I might be inclined also to treat her with Red Cell (15ml/day for a week) just to sorta get some some concentrated vitamins and minerals in her.

Pregnancy is rough on a goat..  We manage ours about as intensely as goat management gets, and many of our bred does were rough as a pine cone coming out backward by the time they kidded.

They're improving, but it's work..


----------



## aggieterpkatie (Jun 25, 2010)

It's not ringworm, is it?


----------



## tiffanyh (Jun 25, 2010)

I have treated for externals with ivomec and dust. I really dont think it is ringworm, I have seen tons of that at the vet hospital I was a tech at for many years and it really doesnt seem to resemble that. I guess I will keep up the the selenium and be more aggressive with the minerals/shots. I know though that selenium can also cause toxicity, as can many metals...how will I know/avoid this toxicity?

Also, they seem quite comfy otherwise, and healthy overall. Hungry but I know I was hungry/thirsty when I was nursing so I have upped their grain/hay intake as well as water. 

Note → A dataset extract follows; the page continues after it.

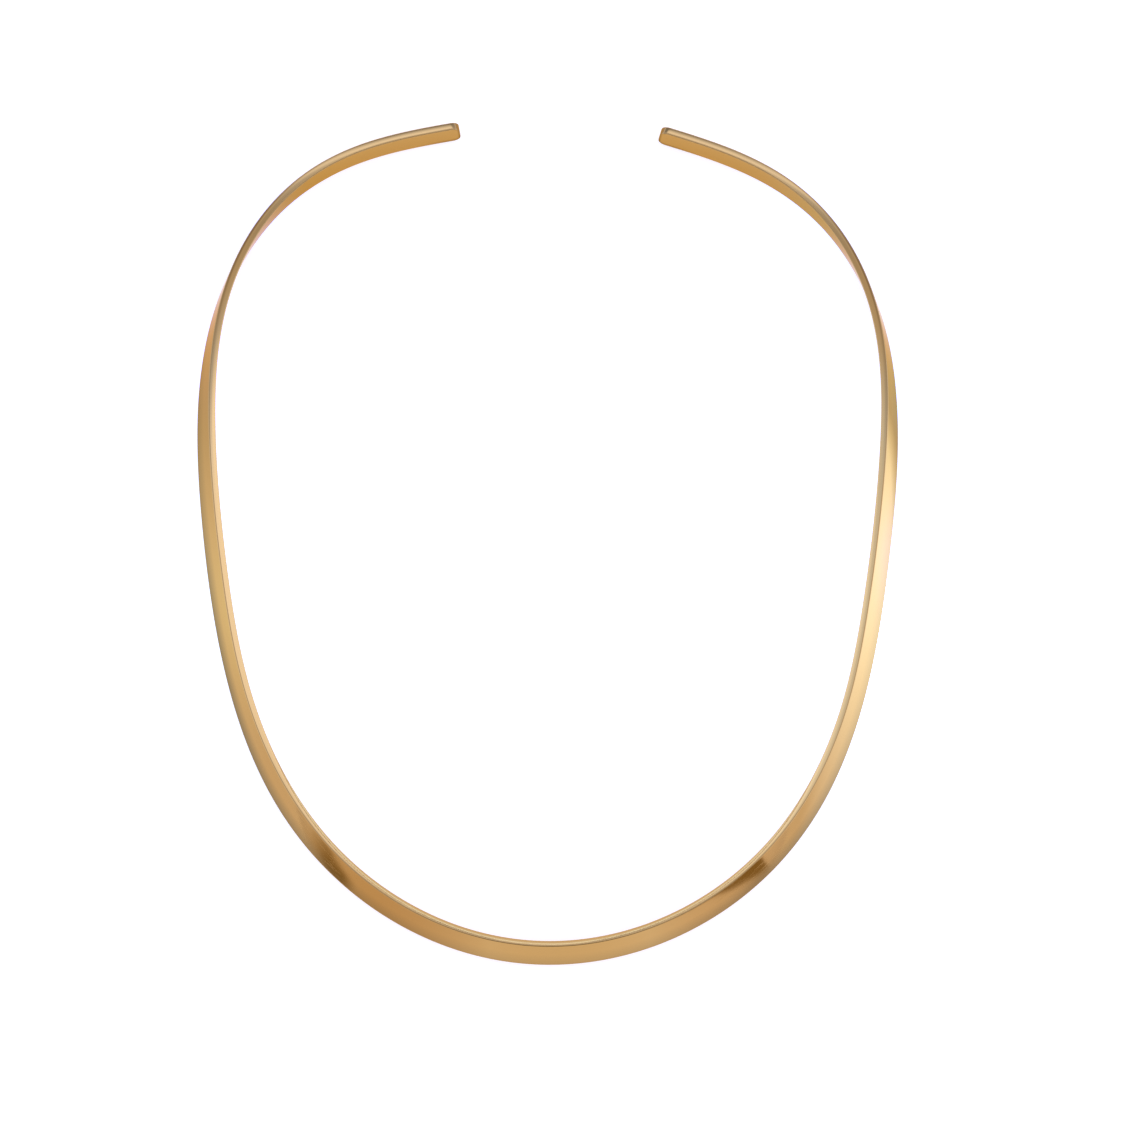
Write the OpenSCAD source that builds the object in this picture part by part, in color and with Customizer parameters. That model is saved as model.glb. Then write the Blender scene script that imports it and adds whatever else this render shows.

It also really seems like an extreme thinning of hair, not a balding in spots, but an all over thinning in particular areas that is spreading. And the skin underneath is not irritated except for dandruff.....

Thanks so much everyone, I really appreciate your time.


----------



## ksalvagno (Jun 25, 2010)

You probably won't be able to get enough copper in the goats with just the minerals. A copper bolus should really help. One shot of BoSe should be all you need for a while. You don't have to repeat that on a weekly basis or anything. Many people give BoSe shots once or twice a year and that is it. 

I copper bolus'd my herd and in 2 weeks saw a difference.


----------



## tiffanyh (Jun 26, 2010)

Ill get the shots and do it....does copper come in a injectable form? I have never come across that....Ill have to do some research!! 

Wait....is copper bolus a pill??? Bolus to me means a large onetime injection of something, but I guess i could mean a one time oral dose of something......Ill keep looking


----------



## ksalvagno (Jun 26, 2010)

Bolus is a pill. You have to shove the pill down their throat and make them swallow it. Here is a link to the stuff you should buy: http://www.jefferslivestock.com/ssc/product.asp?CID=2&mscssid=W9HCGC2NG1QD8M7VKRX913BR3UP60ETA

You will need to buy empty capsules and divide the original pills up and put some copper into the smaller pills. How much will depend on what size your goats are. I used 1/3 of a pill per Nigerian Dwarf. Not sure what other people do.

You have to get BoSe from the vet. But it does work great.

The other things you can do is give your goats Black Oil Sunflower Seeds and mix a little corn oil in their feed to also help with the flaky skin.


----------



## tiffanyh (Jun 26, 2010)

great...thank you so much. 

I did notice you could get copper pills at health food store, probably not pure copper though....


----------



## helmstead (Jun 26, 2010)

you cannot substitute ANYTHING for ruminent copper boluses...please don't try   Just order the copasure...


----------



## aggieterpkatie (Jun 26, 2010)

It's probably worth it to have their selenium and copper levels tested. It's easier than you'd think to overdose them.


----------



## helmstead (Jun 26, 2010)

aggieterpkatie said:
			
		

> It's probably worth it to have their selenium and copper levels tested. It's easier than you'd think to overdose them.


Um...not so much.  Have you ever HAD one's copper levels tested?  Did you know it requires a liver biopsy?  And selenium...yeah...I wouldn't triple dose the injectable or anything, but still...it's pretty darned obvious when you need it.

It's just not as scary as you make it out to be, as long as someone can follow directions and record each dosage so you don't redose forgetting you already did it or something...you're good.

*and yeah...I did that once...and guess what?  The silly goat was fine  whilst I had a heart attack daily for a month*


----------